Based on the above, the Public Service Pension Plan, being a non-locked fund, would not meet the definition of a superannuation fund, as funds are obtainable in circumstances other than once the member reaches retirement age, and early or special access provisions do not mirror those of Australian legislation. The Public Service Pension Plan does not meet the Commissioner’s view that the fund must exclusively provide a narrow range of benefits that are characterised by some specific future purpose.

Receipt of foreign lump sum

A fund in the nature of a retirement fund is similar to a trust as the fund holds property, such as cash, shares or securities, for the benefit of the account holder.

Subsection 99B(1) of the ITAA 1936 applies where an amount of trust property is paid to, or applied for the benefit of, a beneficiary during an income year and the beneficiary is a resident at any time during that income year. Where these conditions are satisfied, the amount is included in the assessable income of the beneficiary.

However, subsection 99B(2) of the ITAA 1936 operates to exclude certain amounts from the assessable income of the beneficiary.
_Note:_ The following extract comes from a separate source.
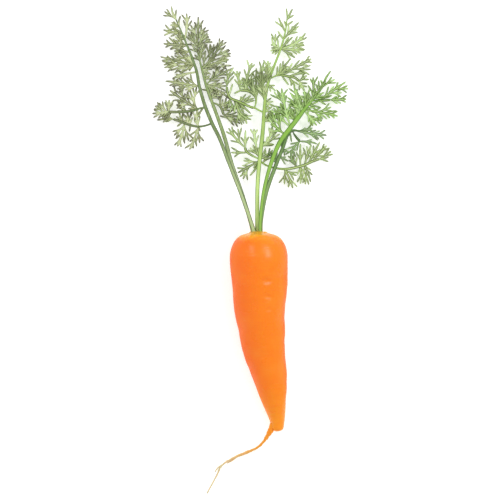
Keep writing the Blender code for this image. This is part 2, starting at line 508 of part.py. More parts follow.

Specifically, paragraph 99B(2)(a) of the ITAA 1936 provides that assessable income will not include the corpus (capital) of the trust - but not an amount that is attributable to income derived by the trust estate which would have been included in the assessable income of a resident taxpayer had it been derived by that taxpayer.

In this case, the conditions in subsection 99B(1) of the ITAA 1936 will be satisfied as the Taxpayer will receive an amount of trust property during an income year in which they are a resident.

However, the receipt of an amount that represents amounts previously deposited to the Fund by or on the Taxpayer’s behalf, would come within paragraph 99B(2)(a) of the ITAA 1936; that is, the amount would be considered to represent the corpus of the trust.

Distributions, to the extent that they come within subsection 99B(2) of the ITAA 1936, are excluded from amounts assessable under subsection 99B(1) of the ITAA 1936.

Only the income accumulated in the Fund paid to the Taxpayer as a resident taxpayer that is normally taxable in Australia and had not previously been subject to tax in Australia will be included in their assessable income.

Therefore, it is the gross amount you will receive converted to Australian dollars, less the amount that represents deposits to the fund converted to Australian dollars, that will be the amount assessable under subsection 99B(1) of the ITAA 1936.

Foreign income tax offset

Section 770-10 of the ITAA 1997 provides that a taxpayer is entitled to claim a foreign income tax offset for foreign income tax paid in respect of an amount that is included in their assessable income.

Section 770-15 of the ITAA 1997 specifies that foreign income tax means tax that is imposed under a law other than an Australian law and is:

A taxpayer is deemed to have paid the foreign income tax if the foreign tax has been withheld from the income at its source (section 770-130 of the ITAA 1997).

In considering the entitlement to a foreign tax credit for X tax paid, it is necessary to consider not only Australia’s domestic income tax law but also the X Convention contained in the Agreements Act.

Article 23(1)(a) of the X Convention provides that Australia will allow a credit for X tax, on income derived by a resident of Australia from sources in X.

Therefore, the Taxpayer is entitled to claim a foreign income tax offset for any X income tax paid in respect of amounts included in their assessable income in their Australian tax return. This means that if amounts are excluded from the Taxpayer’s assessable income as per s 99B(2) above, then the foreign income tax offset will need to be apportioned accordingly.